Главная проблема с нефтью – ее абсолютный дефицит. В случае угля, на 80 % обеспечивавшего энергией западноевропейские экономики, дефицит был, скорее, относительным. До войны многие европейские страны в значительном количестве импортировали уголь из Великобритании. В число стран, полностью зависевших от импортных энергоносителей, входили Швеция, Норвегия, Дания, Швейцария и Италия, которые в то же время являлись ключевыми торговыми партнерами гитлеровской Германии. Однако крупнейшей и наиболее важной статьей были 30 млн тонн угля, которые импортировала Франция, чтобы покрыть 40 % своих годовых потребностей.
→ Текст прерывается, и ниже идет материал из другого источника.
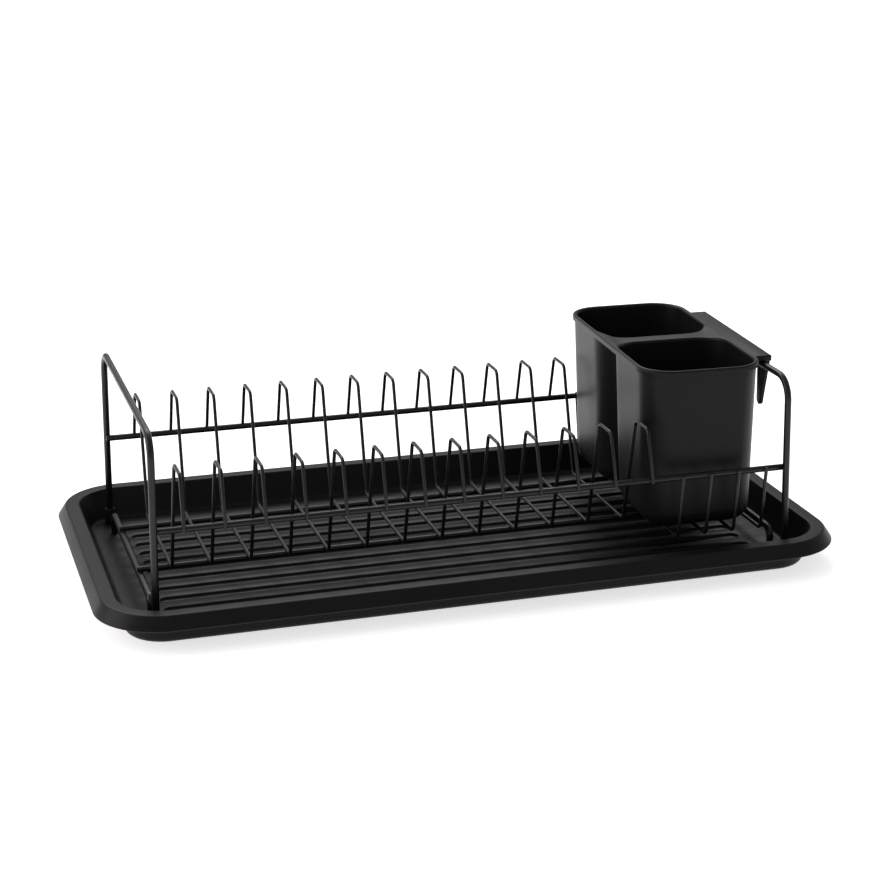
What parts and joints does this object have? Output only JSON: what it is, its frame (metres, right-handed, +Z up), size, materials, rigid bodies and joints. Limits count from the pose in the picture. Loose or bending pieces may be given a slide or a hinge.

Этот дефицит компенсировался огромными запасами угля в Силезии, Руре, Бельгии и Северной Франции, находившимися под контролем Германии
[1287]. Сопоставление общего спроса с общим предложением дает нетто-дефицит в ключевых странах германского «большого пространства» всего в и млн тонн, что составляло всего несколько процентов от общего потребления. Таким образом, на бумаге у Германии имелась возможность обеспечивать углем всю Европу
[1288]. Однако достижение этой цели требовало поистине героических усилий в области добычи, организации и логистики. Было необходимо перенаправить перевозки десятков миллионов тонн груза по европейским железным дорогам. Франции следовало либо существенно увеличить добычу угля на своих месторождениях, либо существенно сократить национальное потребление. Как выразился виднейший специалист по истории европейской угольной промышленности, «дефицит угля в Западной Европе мог быть преодолен с помощью неустанной заботы, превосходной организации и безусловного технического сотрудничества»
[1289]. Едва ли стоит удивляться тому, что этого не случилось.